No other industry gets that and we’d fight hard against any proposal to give that kind of subsidy to another industry.
Tax breaks to Oil & Gas still reduce revenue to the state which one could argue is money out of the NM Treasury.
One could argue that, but one would be wrong. It is one thing for the government to forego revenue it could otherwise collect. That means government has first dibs on stealing all productive activity. If you look at it from the viewpoint that individuals and businesses have the right to keep the fruits of their labor, then the oil and gas tax breaks are a reasonable policy decision (worthy of debate for sure), but film subsidies which come from taxes collected on other productive industries and individuals are not.
One of the reasons that the film industry continues to receive funds from the state is the simple “concentrated benefits, distributed costs” effect. Although filming is done at many locations in the state, most filming, especially TV series, is done in a small number of locations — for example, Santa Fe, Albuquerque, and Las Vegas. These localities not only receive the benefits of the economic activity related to the film industry, but residents actually see the visual evidence of production, as, especially for location shoots, many signs are posted directing support companies to the shoot locations.

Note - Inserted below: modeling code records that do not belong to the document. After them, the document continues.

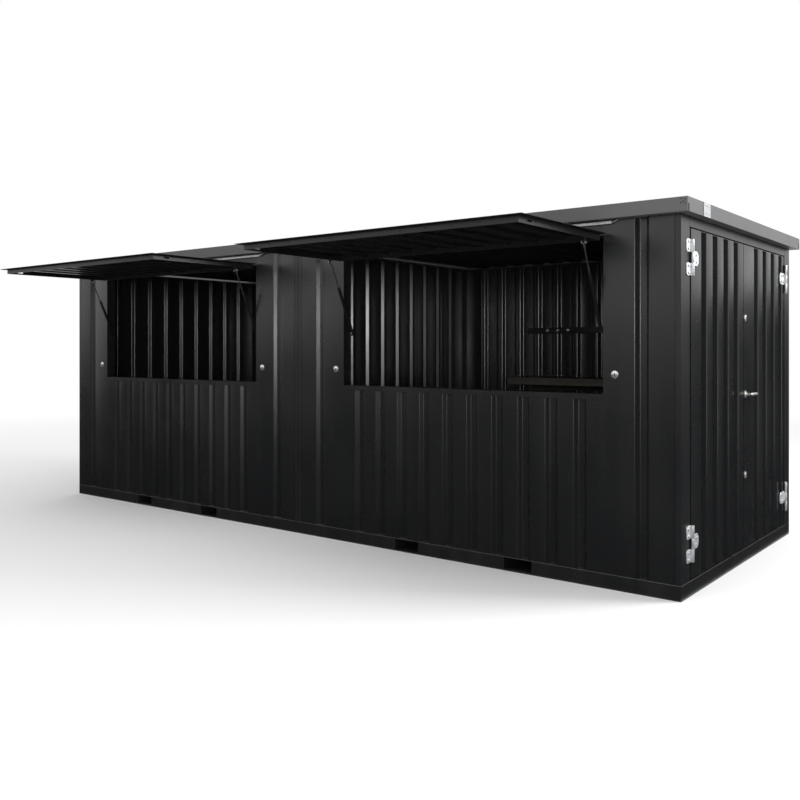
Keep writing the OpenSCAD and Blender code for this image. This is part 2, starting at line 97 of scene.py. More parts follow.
def add_math(tree, operation, first, second):
    node = tree.nodes.new("ShaderNodeMath")
    node.operation = operation
    for socket, value in zip(node.inputs, (first, second)):
        if isinstance(value, (int, float)):
            socket.default_value = value
        else:
            tree.links.new(value, socket)
    return node.outputs[0]


def add_mix(tree, factor, first, second):
    node = tree.nodes.new("ShaderNodeMix")
    node.data_type = "RGBA"
    for name, value in (("Factor", factor), ("A", first), ("B", second)):
        if isinstance(value, (int, float, tuple)):
            node.inputs[name].default_value = value
        else:
            tree.links.new(value, node.inputs[name])
    return node.outputs["Result"]


def seen_directly(tree):
    path = tree.nodes.new("ShaderNodeLightPath")
    seen = add_math(tree, "MAXIMUM", path.outputs["Is Camera Ray"], path.outputs["Is Glossy Ray"])
    return add_math(tree, "MAXIMUM", seen, path.outputs["Is Transmission Ray"])


floor_paint, nodes, links = plain_material("studio_floor")
floor_tree = floor_paint.node_tree
floor_shader = nodes["Principled BSDF"]
floor_shader.inputs["Base Color"].default_value = (0.93, 0.93, 0.93, 1)
floor_shader.inputs["Roughness"].default_value = 0.9
floor_shader.inputs["Specular IOR Level"].default_value = 0.0
fade_start, fade_end = 4.5, 13.0
reach = nodes.new("ShaderNodeVectorMath")
reach.operation = "LENGTH"
links.new(nodes.new("ShaderNodeTexCoord").outputs["Object"], reach.inputs[0])
fade = add_range(floor_tree, reach.outputs["Value"], fade_start, fade_end, 0.0, 1.0)
white = nodes.new("ShaderNodeEmission")
blend = nodes.new("ShaderNodeMixShader")
links.new(add_math(floor_tree, "MULTIPLY", fade, seen_directly(floor_tree)), blend.inputs["Fac"])
links.new(floor_shader.outputs["BSDF"], blend.inputs[1])
links.new(white.outputs["Emission"], blend.inputs[2])
links.new(blend.outputs["Shader"], nodes["Material Output"].inputs["Surface"])
floor_size = 120
stage_sheet("studio_floor", floor_size, floor_size, Matrix(), floor_paint)

card_black, nodes, links = plain_material("card_black")
nodes["Principled BSDF"].inputs["Base Color"].default_value = (0.0, 0.0, 0.0, 1)
nodes["Principled BSDF"].inputs["Specular IOR Level"].default_value = 0.0


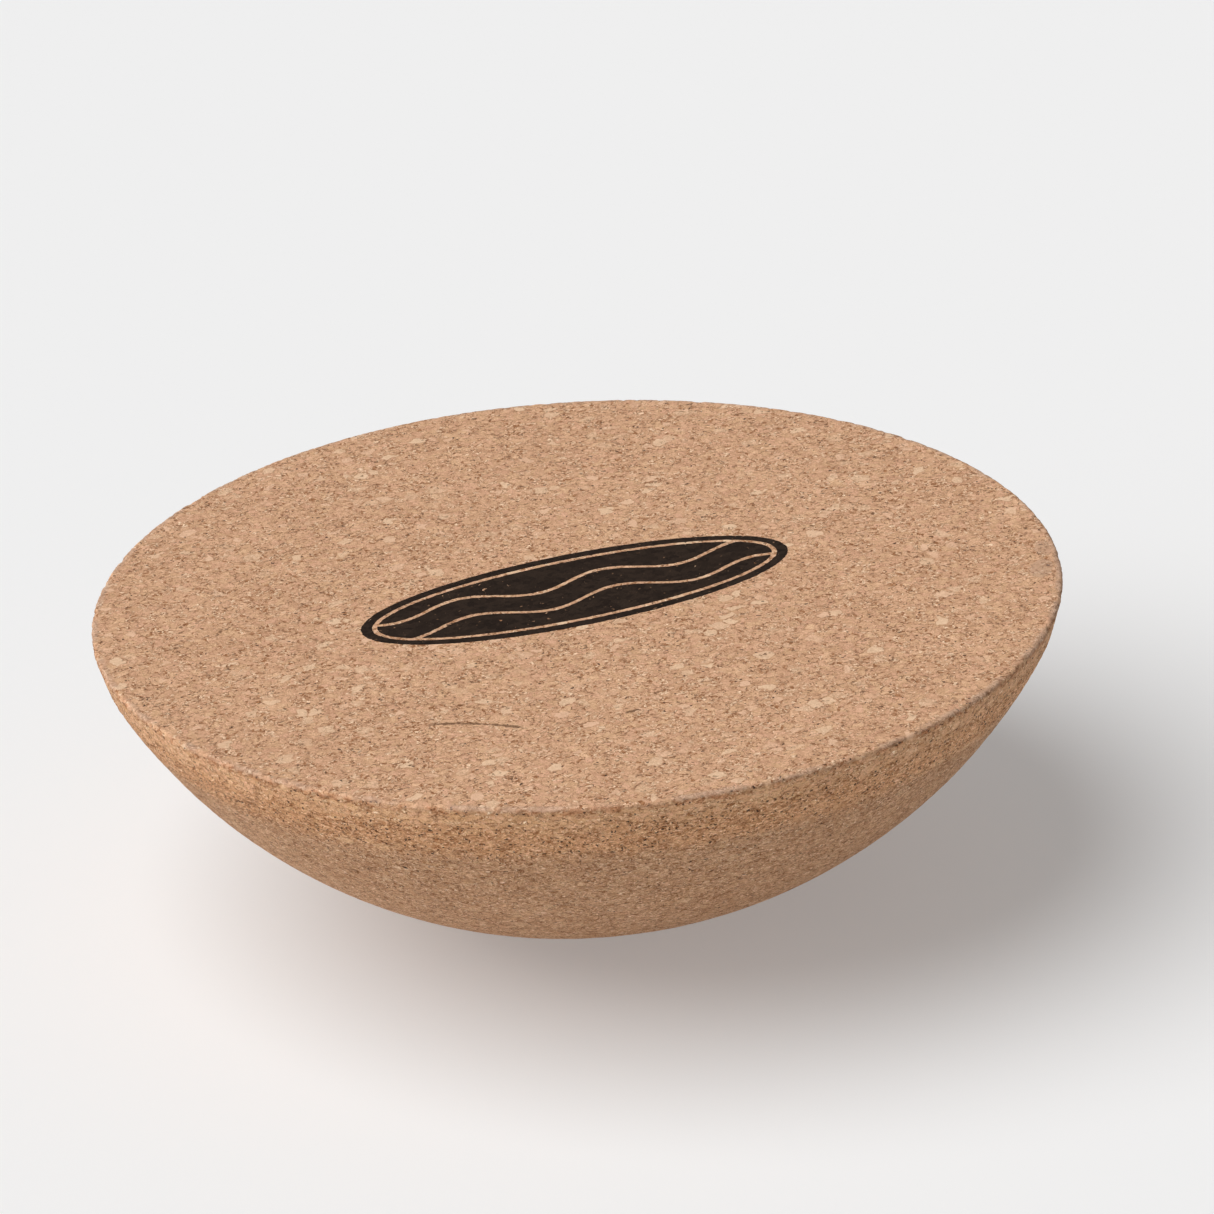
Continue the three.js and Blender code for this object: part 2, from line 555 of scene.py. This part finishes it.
def long_chips(n, place, width, turn, share):
    """Flat chips that all lie one way.

    Gives a mask of them, three numbers of each chip's own, how near its rim is, and their place.
    """
    settings = {"vector_type": "TEXTURE"}
    sizes = {"Rotation": (CHIP_TILT, 0.0, turn), "Scale": (CHIP_LENGTH, 1.0, 0.9)}
    spot = n.add("Mapping", settings, Vector=place, Location=(turn, 90 * turn, 0.0), **sizes).outputs[0]
    cell = n.cells(spot, width)
    own = n.parts(cell.outputs["Color"])
    here = n.step(own[0], share + 0.005, share - 0.005)
    return here, own, n.step(cell.outputs["Distance"], 0.35, 0.8), spot


def one_patch(n, place, centre, length, width, turn):
    """1 inside one uneven oval patch."""
    sizes = {"Rotation": (0.0, 0.0, turn), "Scale": (length / 2, width / 2, 2.0)}
    spot = n.add("Mapping", {"vector_type": "TEXTURE"}, Vector=place, Location=centre, **sizes).outputs[0]
    return n.step(n.vector("LENGTH", spot), 1.05, 0.9)


# Marks on the deck. Each row has its middle, length, width and turn, and how strongly it shows
# its colour.
DECK_MARKS = (
    ((-37.0, -88.0), 7.5, 5.0, 0.5, 0.7, PALE),
    ((-42.0, -97.0), 5.5, 4.5, 0.0, 0.7, ROSY),
    ((-91.0, -144.0), 6.0, 5.0, 0.9, 0.8, ROSY),
    ((-19.0, -106.0), 6.0, 1.2, 0.1, 0.9, BARK),
    ((160.0, -64.0), 17.0, 9.0, 1.0, 0.3, STAIN),
    ((168.0, -48.0), 14.0, 6.0, 1.3, 0.25, STAIN),
)

# The scratch is part of a circle, and fades away from its middle
SCRATCH_CENTRE = (-108.0, -148.0, DECK_Z)
SCRATCH_RADIUS = 68.5
SCRATCH_MIDDLE = (-71.0, -90.0, DECK_Z)
SCRATCH_HALF_LENGTH = 20.0


def scratch(n, place):
    """1 along a thin curved scratch in the deck, fading towards its ends."""
    reach = n.vector("DISTANCE", place, SCRATCH_CENTRE)
    off = n.math("ABSOLUTE", n.math("SUBTRACT", reach, SCRATCH_RADIUS))
    along = n.vector("DISTANCE", place, SCRATCH_MIDDLE)
    return n.both(n.step(off, 1.1, 0.4), n.step(along, SCRATCH_HALF_LENGTH, SCRATCH_HALF_LENGTH - 6.0))


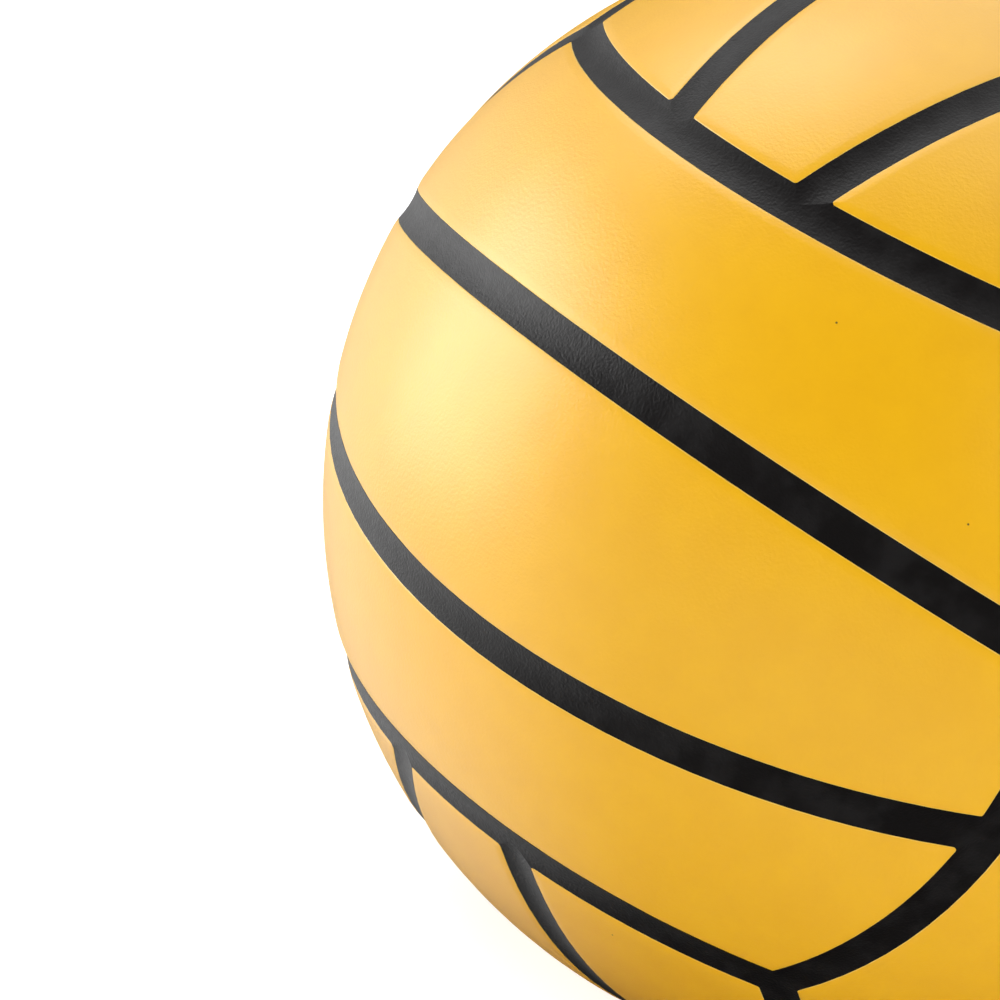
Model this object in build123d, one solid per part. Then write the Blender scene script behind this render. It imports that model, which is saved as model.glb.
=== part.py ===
from build123d import *
from math import acos, asin, cos, degrees, radians, sin, sqrt, tan
import os

os.makedirs("parts", exist_ok=True)

# A moulded water polo ball in millimetres. The origin is the ball's centre and +Z is up.
# Six faces lie on the ball like the sides of a cube, three strips on each. The front face
# looks along -Y, and the valve is in the middle of the back face, on +Y.

# Ball
ball_radius = 110.0

# Layers of the wall, from the outside in
panel_wall = 1.0
carcass_wall = 0.55
winding_wall = 0.45
bladder_wall = 0.65

# Strips and the black channels between them. The strip seams are a junction step shallower
# than the borders, and the dishes in the corners a junction step deeper. The bar of a border
# stops a corner gap, in degrees, short of the corner, and the dish covers its end.
strip_seam_tilt = 14.0
channel_width = 6.9
channel_depth = 0.68
channel_edge_depth = 0.26
junction_step = 0.04
corner_gap = 0.4
corner_dish_ratio = 1.3
panel_corner_radius = 0.7
panel_shoulder_radius = 0.35

# Valve boss: a rubber plug housing that is bonded through the wall
boss_neck_radius = 5.0
boss_face_depth = 0.3
boss_body_radius = 6.5
boss_body_length = 14.0
boss_flange_radius = 16.0
boss_flange_wall = 0.9
boss_tip_radius = 1.5
boss_vent_radius = 0.9

# Valve plug: it pushes into the boss and closes itself behind the needle
plug_shank_radius = 2.3
plug_ring_radius = 2.65
plug_ring_width = 1.4
plug_ring_count = 3
plug_length = 12.0
plug_tip_length = 2.0
plug_head_radius = 3.6
plug_head_wall = 1.2
plug_clearance = 0.05
plug_end_gap = 0.6
needle_bore_radius = 1.15
needle_bore_length = 9.0
needle_funnel_radius = 1.9

# Each ring of the cube's edges is a circle whose plane cuts the ball at this latitude,
# which is the one where the rings of the three directions meet in the cube's corners.
border_latitude = degrees(asin(1 / sqrt(3)))
channel_half_angle = degrees(channel_width / 2 / ball_radius)
strip_seam_offset = ball_radius * sin(radians(channel_half_angle))

carcass_radius = ball_radius - panel_wall
winding_radius = carcass_radius - carcass_wall
bladder_radius = winding_radius - winding_wall
air_radius = bladder_radius - bladder_wall

# Cutters reach this far from the ball's centre, well past its face, so no cut ends on it.
reach = 1.3 * ball_radius

# The carcass is cut from a ball whose face is hidden: it lies half as deep as the channels'
# edges, so the pockets and the channels take all of it away.
carcass_blank_radius = ball_radius - channel_edge_depth / 2

# Edges are told apart by how far their ends lie from the ball's centre, to within this much.
level_tolerance = 0.01


def seam_normal(side):
    """Normal of the plane of a strip seam of a face, leaning to one side of its middle."""
    tilt = radians(strip_seam_tilt)
    return Vector(0, side * cos(tilt), -sin(tilt))


def half_space(normal, offset):
    """Everything beyond a plane that is this far from the ball's centre."""
    plane = Plane(origin=normal * offset, z_dir=normal)
    return plane * Box(4 * reach, 4 * reach, 2 * reach, align=(Align.CENTER, Align.CENTER, Align.MIN))


def centre_cone(half_angle):
    """A cone round +Z with its point in the ball's centre."""
    base = reach * tan(radians(half_angle))
    return Cone(0, base, reach, align=(Align.CENTER, Align.CENTER, Align.MIN))


def hollow_ball(outer, inner):
    return Sphere(outer) - Sphere(inner)


def edges_across_wall(piece):
    """The short edges at a panel's corners, which run from its inner to its outer face."""
    return [e for e in piece.edges() if abs((e @ 0).length - (e @ 1).length) > level_tolerance]


def edges_of_outer_rim(piece):
    """The edges round a panel's outer face: all of each one lies on the ball."""
    start_middle_end = (0, 0.5, 1)
    return [e for e in piece.edges()
            if all(abs((e @ t).length - ball_radius) < level_tolerance for t in start_middle_end)]


def face_blank():
    """The part of the panel layer that the +Z face covers, from end to end of its strips.

    Ball and cone are turned so that the lines where their surfaces close lie off the strips.
    """
    end_angle = 90 - border_latitude - channel_half_angle
    layer = Rot(0, 90, 0) * hollow_ball(ball_radius, carcass_radius)
    return layer & Rot(0, 0, 90) * centre_cone(end_angle)


def middle_strip_blank():
    """The middle strip of the face that looks along +Z, with its strips along X."""
    strip = face_blank()
    for side in (1, -1):
        strip -= half_space(seam_normal(side), -strip_seam_offset)
    return fillet(edges_across_wall(strip), panel_corner_radius)


def outer_strip_blank():
    """The strip beside the middle one, on the +Y side of the same face."""
    border_angle = 90 - border_latitude + channel_half_angle
    strip = face_blank() & half_space(seam_normal(1), strip_seam_offset)
    strip -= Rot(-90, 0, 0) * centre_cone(border_angle)
    return fillet(edges_across_wall(strip), panel_corner_radius)


def bar_radius(depth):
    """Radius of the round bar that presses a channel of this depth into the rubber."""
    hollow = depth - channel_edge_depth
    return ((channel_width / 2) ** 2 + hollow ** 2) / (2 * hollow)


def bent_bar(normal, latitude, middle, half_sweep, depth):
    """The bar for one channel, bent along its seam to both sides of the seam's middle."""
    bar = bar_radius(depth)
    distance = ball_radius - depth + bar
    plane = Plane(origin=normal * distance * sin(radians(latitude)), x_dir=middle, z_dir=normal)
    ring = distance * cos(radians(latitude))
    return plane * Rot(0, 0, -half_sweep) * Torus(ring, bar, major_angle=2 * half_sweep, align=Align.NONE)


def face_channels():
    """The bars for the +Z face: two strip seams and the two borders along its strips."""
    tilt = radians(strip_seam_tilt)
    seam_half_sweep = degrees(acos(sin(radians(border_latitude)) / cos(tilt)))
    seam_depth = channel_depth - junction_step
    border_half_sweep = 45 - corner_gap
    bars = []
    for side in (1, -1):
        seam_middle = Vector(0, side * sin(tilt), cos(tilt))
        bars.append(bent_bar(seam_normal(side), 0, seam_middle, seam_half_sweep, seam_depth))
        border_middle = Vector(0, 0, 1)
        bars.append(bent_bar(Vector(0, side, 0), border_latitude, border_middle, border_half_sweep,
                             channel_depth))
    return bars


def corner_dishes():
    """The eight round dishes where three borders meet."""
    depth = channel_depth + junction_step
    dish = corner_dish_ratio * bar_radius(depth)
    distance = (ball_radius - depth + dish) / sqrt(3)
    return [Pos(x * distance, y * distance, z * distance) * Sphere(dish)
            for x in (1, -1) for y in (1, -1) for z in (1, -1)]


def face_plane(normal, strips):
    """The plane that carries a face of the pattern: its normal, and the way its strips run."""
    return Plane(origin=(0, 0, 0), x_dir=strips, z_dir=normal)


# Name of each face, the way it looks, the way its strips run, and the names of its strips
# from the one at the face plane's +Y side to the one at its -Y side.
faces = (
    ("front", (0, -1, 0), (1, 0, 0), ("upper", "middle", "lower")),
    ("back", (0, 1, 0), (-1, 0, 0), ("upper", "middle", "lower")),
    ("right", (1, 0, 0), (0, 0, -1), ("back", "middle", "front")),
    ("left", (-1, 0, 0), (0, 0, -1), ("front", "middle", "back")),
    ("top", (0, 0, 1), (0, -1, 0), ("right", "middle", "left")),
    ("bottom", (0, 0, -1), (0, 1, 0), ("right", "middle", "left")),
)

# Valve, modelled along +Z from the ball's centre and then turned to +Y
valve_turn = Rot(-90, 0, 0)
boss_face = ball_radius - boss_face_depth
boss_end = air_radius - boss_body_length
plug_seat = boss_face - plug_head_wall
plug_tip = plug_seat - plug_length
socket_radius = plug_ring_radius + plug_clearance
socket_end = plug_tip - plug_end_gap


def upright_cylinder(radius, bottom, top):
    cylinder = Cylinder(radius, top - bottom, align=(Align.CENTER, Align.CENTER, Align.MIN))
    return Pos(0, 0, bottom) * cylinder


def valve_boss():
    """Neck through the wall, flange inside the bladder and a body that holds the plug."""
    neck = upright_cylinder(boss_neck_radius, air_radius - boss_flange_wall, boss_face)
    body = upright_cylinder(boss_body_radius, boss_end, air_radius - boss_flange_wall / 2)
    body = fillet(body.edges().group_by(Axis.Z)[0], boss_tip_radius)
    flange = hollow_ball(air_radius, air_radius - boss_flange_wall)
    flange &= upright_cylinder(boss_flange_radius, 0, reach)
    boss = neck + body + flange
    boss -= upright_cylinder(socket_radius, socket_end, reach)
    boss -= upright_cylinder(plug_head_radius + plug_clearance, plug_seat, reach)
    boss -= upright_cylinder(boss_vent_radius, 0, boss_end + boss_body_length)
    return boss


def valve_plug():
    """Head, ringed shank and tapered tip, with the blind bore that guides the needle."""
    plug = upright_cylinder(plug_head_radius, plug_seat, boss_face)
    shank_end = plug_tip + plug_tip_length
    plug += upright_cylinder(plug_shank_radius, shank_end, plug_seat)
    tip = Cone(plug_shank_radius / 2, plug_shank_radius, plug_tip_length,
               align=(Align.CENTER, Align.CENTER, Align.MIN))
    plug += Pos(0, 0, plug_tip) * tip
    ring_pitch = (plug_seat - shank_end) / plug_ring_count
    for i in range(plug_ring_count):
        ring_middle = shank_end + (i + 0.5) * ring_pitch
        plug += upright_cylinder(plug_ring_radius, ring_middle - plug_ring_width / 2,
                                 ring_middle + plug_ring_width / 2)
    plug -= upright_cylinder(needle_bore_radius, boss_face - needle_bore_length, reach)
    funnel_depth = needle_funnel_radius - needle_bore_radius
    funnel = Cone(needle_bore_radius, needle_funnel_radius, funnel_depth,
                  align=(Align.CENTER, Align.CENTER, Align.MAX))
    return plug - Pos(0, 0, boss_face) * funnel


def write(piece, node):
    piece.label = node
    export_step(piece, "parts/" + node + ".step")


# Panels: two shapes of strip, placed on the six faces. The outer strip turned half round
# its face's normal is the one on the other side of the middle strip.
valve_hole = valve_turn * upright_cylinder(boss_neck_radius, 0, reach)
middle_blank = middle_strip_blank()
outer_blank = outer_strip_blank()
blanks = {}
for face, normal, strips, strip_names in faces:
    place = face_plane(normal, strips)
    blanks[f"{face}_{strip_names[0]}_panel"] = place * outer_blank
    blanks[f"{face}_{strip_names[1]}_panel"] = place * middle_blank
    blanks[f"{face}_{strip_names[2]}_panel"] = place * Rot(0, 0, 180) * outer_blank

for node, blank in blanks.items():
    if node == "back_middle_panel":
        blank = blank - valve_hole
    write(fillet(edges_of_outer_rim(blank), panel_shoulder_radius), node)

# Carcass: one black rubber layer. It lies under the panels and fills the channels.
bars = [face_plane(normal, strips) * bar
        for face, normal, strips, strip_names in faces for bar in face_channels()]
carcass = Sphere(carcass_blank_radius) - list(blanks.values())
carcass -= bars + corner_dishes()
carcass -= Sphere(winding_radius)
write(carcass - valve_hole, "channel_carcass")

# Winding and bladder: two closed hollow balls, open only at the valve
write(hollow_ball(winding_radius, bladder_radius) - valve_hole, "nylon_winding")
write(hollow_ball(bladder_radius, air_radius) - valve_hole, "bladder")

write(valve_turn * valve_boss(), "valve_boss")
write(valve_turn * valve_plug(), "valve_plug")
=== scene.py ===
import math

import bpy
from mathutils import Matrix, Vector, noise


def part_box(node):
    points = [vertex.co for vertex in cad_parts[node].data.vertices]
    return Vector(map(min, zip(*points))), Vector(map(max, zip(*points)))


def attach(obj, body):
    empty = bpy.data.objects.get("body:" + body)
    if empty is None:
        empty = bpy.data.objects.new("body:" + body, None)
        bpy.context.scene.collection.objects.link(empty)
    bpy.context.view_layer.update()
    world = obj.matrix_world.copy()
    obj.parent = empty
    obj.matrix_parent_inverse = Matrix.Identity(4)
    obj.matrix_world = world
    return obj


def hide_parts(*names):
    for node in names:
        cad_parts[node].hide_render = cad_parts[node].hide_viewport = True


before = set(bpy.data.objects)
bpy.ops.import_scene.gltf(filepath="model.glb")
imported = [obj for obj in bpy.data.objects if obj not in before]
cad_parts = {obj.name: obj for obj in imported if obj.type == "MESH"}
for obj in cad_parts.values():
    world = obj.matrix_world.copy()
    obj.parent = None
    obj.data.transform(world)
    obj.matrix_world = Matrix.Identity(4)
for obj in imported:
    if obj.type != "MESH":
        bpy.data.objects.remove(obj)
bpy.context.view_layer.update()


# Bladder: a closed hollow ball of smooth butyl rubber that holds the air. It is dipped or
# moulded in one piece, and the valve boss is bonded to it from inside.
class Wire:
    """One value or colour on its way through a node tree. Arithmetic on it adds Math nodes."""

    def __init__(self, nodes, socket):
        self.nodes = nodes
        self.socket = socket

    def math(self, operation, *others):
        inputs = dict(enumerate((self, *others)))
        return self.nodes.node("Math", {"operation": operation}, inputs)

    def __add__(self, other):
        return self.math("ADD", other)

    def __mul__(self, other):
        return self.math("MULTIPLY", other)

    def __sub__(self, other):
        return self.math("SUBTRACT", other)

    def __rsub__(self, other):
        return self.nodes.node("Math", {"operation": "SUBTRACT"}, {0: other, 1: self})

    __radd__ = __add__
    __rmul__ = __mul__


class Nodes:
    """A node tree that is written as expressions."""

    def __init__(self, tree):
        self.tree = tree

    def feed(self, socket, value):
        if isinstance(value, Wire):
            self.tree.links.new(value.socket, socket)
        else:
            socket.default_value = value

    def node(self, kind, settings, inputs, output=0):
        """Adds a node: its settings first, then the value or wire for each of its sockets."""
        made = self.tree.nodes.new("ShaderNode" + kind)
        for setting, value in settings.items():
            setattr(made, setting, value)
        for socket, value in inputs.items():
            self.feed(made.inputs[socket], value)
        return Wire(self, made.outputs[output])

    def ramp(self, value, low, high):
        """0 where the value is below low, 1 where it is above high, and smooth between."""
        inputs = {"Value": value, "From Min": low, "From Max": high}
        return self.node("MapRange", {"interpolation_type": "SMOOTHSTEP"}, inputs)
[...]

I don’t think there are many shoots in the more rural areas of the state, save perhaps for Ghost Ranch, where few people actually see the production.
Actually just recently there were film shoots in Roswell, Alamogordo, Pecos, Jemez, Los Alamos, Belen & Las Vegas.
Being that New Mexico’s unemployment rate continues to rise while the rest of the country’s labor markets continue to improve. Nationally, the unemployment rate sits at 5.1 percent. In New Mexico, it was 6.8 percent in September and continued losses of oil & gas jobs it doesn’t make sense to do away with film incentives with made the state $30 million and created hundreds of well paying jobs!